Dans certaines versions de la théorie du contrat social, il n'existe aucune règle dans l'état de nature, seules existent les libertés, c'est le contrat qui instaure les règles et obligations. Dans d'autres versions, c'est l'inverse : le contrat impose des restrictions sur les individus qui restreignent alors leurs droits naturels.
Sommaire |
[modifier] Hobbes
Hobbes est un des premiers philosophes à introduire la notion d’état de nature : il tente d’imaginer ce que serait l’homme en l’absence de toute détermination sociale et donc de toute loi. Cet Etat, qui n’a jamais existé, a pour principal intérêt philosophique de comprendre l’étendue de ce que la société apporte à l’homme.

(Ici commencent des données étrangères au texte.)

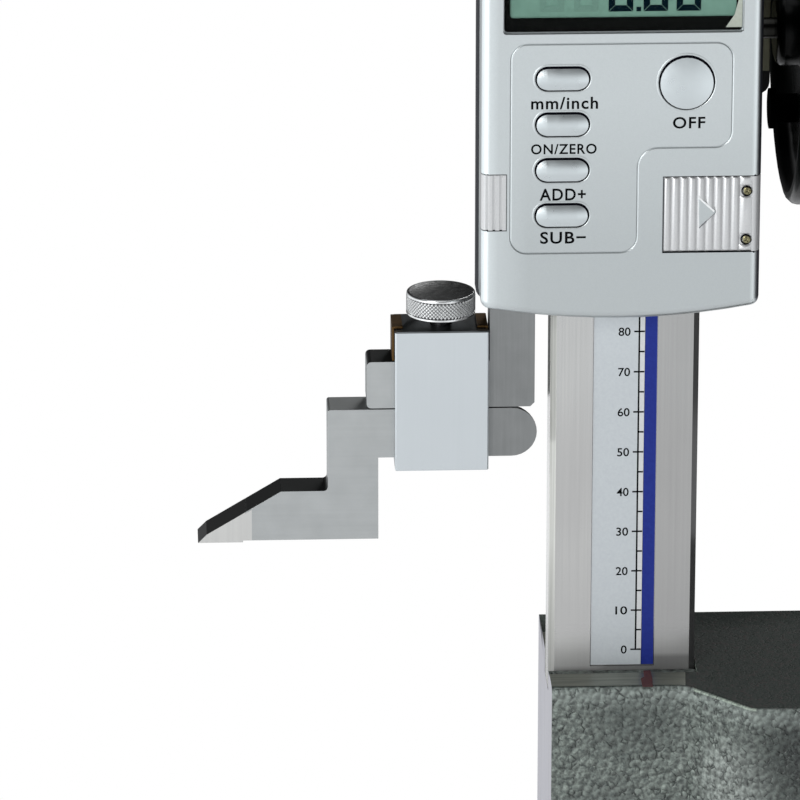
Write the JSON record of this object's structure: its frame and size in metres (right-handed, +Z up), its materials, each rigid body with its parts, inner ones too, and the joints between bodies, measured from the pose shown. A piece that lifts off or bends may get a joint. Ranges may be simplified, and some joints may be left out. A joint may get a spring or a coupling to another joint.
{
  "type": "digital height gauge",
  "caption": "Column-type digital height gauge: cast base, graduated steel column, display carriage with rack-and-pinion handwheel drive, and a clamped carbide-tipped scriber.",
  "frame": {"origin": "on the underside of the base, on its datum plane, under the middle of the column", "axes": "+X to the right of the display, away from the scriber; +Y away from the reader, through the column to its back; +Z up along the column"},
  "size_m": [0.2058, 0.0915, 0.4862],
  "materials": {
    "black_enamel": "black enamel",
    "black_oxide_steel": "black oxide",
    "black_phenolic": "polished black phenolic",
    "blue_film": "printed blue film",
    "brass": "plain brass, lightly tarnished",
    "bronze": "plain bearing bronze",
    "carbide": "ground sintered carbide, matt light grey",
    "cast_iron_hammertone": "green-grey hammertone enamel over cast iron",
    "cell_steel": "nickel-plated can",
    "circuit_board": "green solder resist",
    "clear_acrylic": "clear moulded window",
    "dark_grey_abs": "moulded dark grey plastic",
    "grey_rubber": "moulded silicone rubber",
    "ground_steel": "ground bright, fine lines along the length",
    "label_film": "printed pale film",
    "lcd_glass": "grey-green liquid crystal panel",
    "satin_chrome": "satin chrome plate",
    "satin_steel": "milled, satin, dark grey",
    "silver_paint_abs": "satin silver-grey paint on moulded plastic",
    "spring_steel": "bright spring strip"
  },
  "bodies": {
    "stand": {"base_casting": "cast_iron_hammertone", "column_screw_left": "black_oxide_steel", "column_screw_right": "black_oxide_steel", "column": "ground_steel", "scale_label": "label_film", "edge_strip": "blue_film", "column_cap": "dark_grey_abs", "rack": "satin_steel", "rack_screw_bottom": "black_oxide_steel", "rack_screw_top": "black_oxide_steel"},
    "carriage": {"back_plate": "ground_steel", "bracket_screw_left": "black_oxide_steel", "bracket_screw_right": "black_oxide_steel", "button_cell": "cell_steel", "data_socket": "dark_grey_abs", "display_window": "clear_acrylic", "drive_bracket": "satin_steel", "frame_screw_1": "black_oxide_steel", "frame_screw_2": "black_oxide_steel", "frame_screw_3": "black_oxide_steel", "frame_screw_4": "black_oxide_steel", "gib_screw_high": "black_oxide_steel", "gib_screw_low": "black_oxide_steel", "gib_strip": "bronze", "head_plate": "ground_steel", "housing_front": "silver_paint_abs", "housing_rear": "dark_grey_abs", "key_mat": "grey_rubber", "lcd_panel": "lcd_glass", "lock_pad": "brass", "main_board": "circuit_board", "reading_head": "circuit_board", "rear_cover": "black_enamel", "rear_screw_left": "black_oxide_steel", "rear_screw_right": "black_oxide_steel", "shaft_bush_left": "bronze", "shaft_bush_right": "bronze", "slider_frame": "satin_steel"},
    "drive": {"drive_shaft": "ground_steel", "pinion": "ground_steel", "handwheel": "black_phenolic", "wheel_screw": "black_oxide_steel", "handle_pin": "black_oxide_steel"},
    "handle": {"crank_handle": "black_phenolic"},
    "key_mm_inch": {"key_mm_inch": "silver_paint_abs"},
    "key_on_zero": {"key_on_zero": "silver_paint_abs"},
    "key_add": {"key_add": "silver_paint_abs"},
    "key_subtract": {"key_subtract": "silver_paint_abs"},
    "key_off": {"key_off": "silver_paint_abs"},
    "battery_door": {"battery_door": "silver_paint_abs", "door_spring": "spring_steel", "door_screw_low": "brass", "door_screw_high": "brass"},
    "port_cover": {"port_cover": "silver_paint_abs"},
    "lock_screw": {"lock_screw": "satin_chrome"},
    "clamp_box": {"clamp_box": "satin_chrome", "clamp_shoe": "brass"},
    "clamp_screw": {"clamp_screw": "satin_steel"},
    "scriber": {"scriber": "satin_steel", "carbide_tip": "carbide"}
  },
  "joints": [
    {"name": "carriage_slide", "type": "slide", "parent": "stand", "child": "carriage", "axis": [0, 0, 1], "range_m": [-0.09, 0.21]},
    {"name": "handwheel_spin", "type": "hinge", "parent": "carriage", "child": "drive", "pos_m": [0.0357, 0.0146, 0.2087], "axis": [1, 0, 0], "range_deg": [-516, 1204]},
    {"name": "crank_handle_spin", "type": "hinge", "parent": "drive", "child": "handle", "pos_m": [0.0432, 0.03332, 0.18349], "axis": [1, 0, 0], "continuous": true},
    {"name": "key_mm_inch_press", "type": "slide", "parent": "carriage", "child": "key_mm_inch", "axis": [0, 1, 0], "range_m": [0, 0.0005], "stiffness_N_per_m": 1200, "springref_m": -0.0005},
    {"name": "key_on_zero_press", "type": "slide", "parent": "carriage", "child": "key_on_zero", "axis": [0, 1, 0], "range_m": [0, 0.0005], "stiffness_N_per_m": 1200, "springref_m": -0.0005},
    {"name": "key_add_press", "type": "slide", "parent": "carriage", "child": "key_add", "axis": [0, 1, 0], "range_m": [0, 0.0005], "stiffness_N_per_m": 1200, "springref_m": -0.0005},
    {"name": "key_subtract_press", "type": "slide", "parent": "carriage", "child": "key_subtract", "axis": [0, 1, 0], "range_m": [0, 0.0005], "stiffness_N_per_m": 1200, "springref_m": -0.0005},
    {"name": "key_off_press", "type": "slide", "parent": "carriage", "child": "key_off", "axis": [0, 1, 0], "range_m": [0, 0.0005], "stiffness_N_per_m": 1200, "springref_m": -0.0005},
    {"name": "battery_door_slide", "type": "slide", "parent": "carriage", "child": "battery_door", "axis": [1, 0, 0], "range_m": [0, 0.02]},
    {"name": "port_cover_slide", "type": "slide", "parent": "carriage", "child": "port_cover", "axis": [-1, 0, 0], "range_m": [0, 0.01]},
    {"name": "lock_screw_spin", "type": "hinge", "parent": "carriage", "child": "lock_screw", "pos_m": [-0.0319, 0, 0.2349], "axis": [-1, 0, 0], "range_deg": [0, 450]},
    {"name": "clamp_slide", "type": "slide", "parent": "carriage", "child": "clamp_box", "axis": [-1, 0, 0], "range_m": [0, 0.012]},
    {"name": "clamp_screw_spin", "type": "hinge", "parent": "clamp_box", "child": "clamp_screw", "pos_m": [-0.0432, -0.00225, 0.1426], "axis": [0, 0, 1], "range_deg": [0, 670]},
    {"name": "scriber_slide", "type": "slide", "parent": "clamp_box", "child": "scriber", "axis": [-1, 0, 0], "range_m": [-0.0025, 0.012]}
  ],
  "couplings": [
    {"joint": "handwheel_spin", "follows": "carriage_slide", "rad_per_m": 100}
  ]
}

Pour Hobbes, l’État de nature est un état de guerre permanente de chacun contre chacun. Tout homme cherche à se conserver. Or à l'état de nature, l'homme est libre d'utiliser tous les moyens que bon lui semble pour assurer cette conservation. Cette liberté illimitée conduit à la guerre universelle : l'homme devient un loup pour l'homme (De cive). L'état de nature est donc contradictoire : la lutte de chacun pour sa survie met incessamment en danger la vie de tous.
Dans ces conditions, les hommes choississent de passer entre eux un contrat, par lequel ils se désaisissent de leur liberté, de leur autonomie (pouvoir de se donner à soi-même sa propre loi), pour la transférer à un tiers, le souverain — qui peut être un homme, un groupe d'hommes, une assemblée — chargé d'assurer leur sécurité. Le contrat social hobbesien n'est donc pas un contrat passé entre le souverain et les sujets, mais entre les sujets eux-mêmes : le souverain, lui, n'est pas obligé par le contrat. En revanche, le pouvoir souverain est ordonné à sa fonction : chacun est libre de lui désobéir dès lors que sa sécurité est en péril.
[modifier] Locke
Locke est, comme Hobbes, un théoricien du contrat social. Mais contrairement à Hobbes, il imagine l’état de nature comme un état d’égalité et de paix, où les hommes se portent mutuellement secours en cas de besoin. En effet, les hommes sont doués de raison, et leur raison les porte à ne pas faire de mal à autrui. Il existe donc pour Locke un « droit naturel », une exigence morale qui est déjà présente dans l’état de nature.
[modifier] Rousseau
Comme Hobbes, Rousseau suppose l’existence d’un « état de nature » avant l’instauration de l’état social. Ceci est uniquement une supposition théorique qui lui permet d’étayer sa réflexion philosophique et, surtout, de comprendre ce qu’est l’ « homme naturel », dénué de tout ce que la société a fait de lui. En d’autres termes, il veut remonter à l’homme individuel, hors de l’homme social.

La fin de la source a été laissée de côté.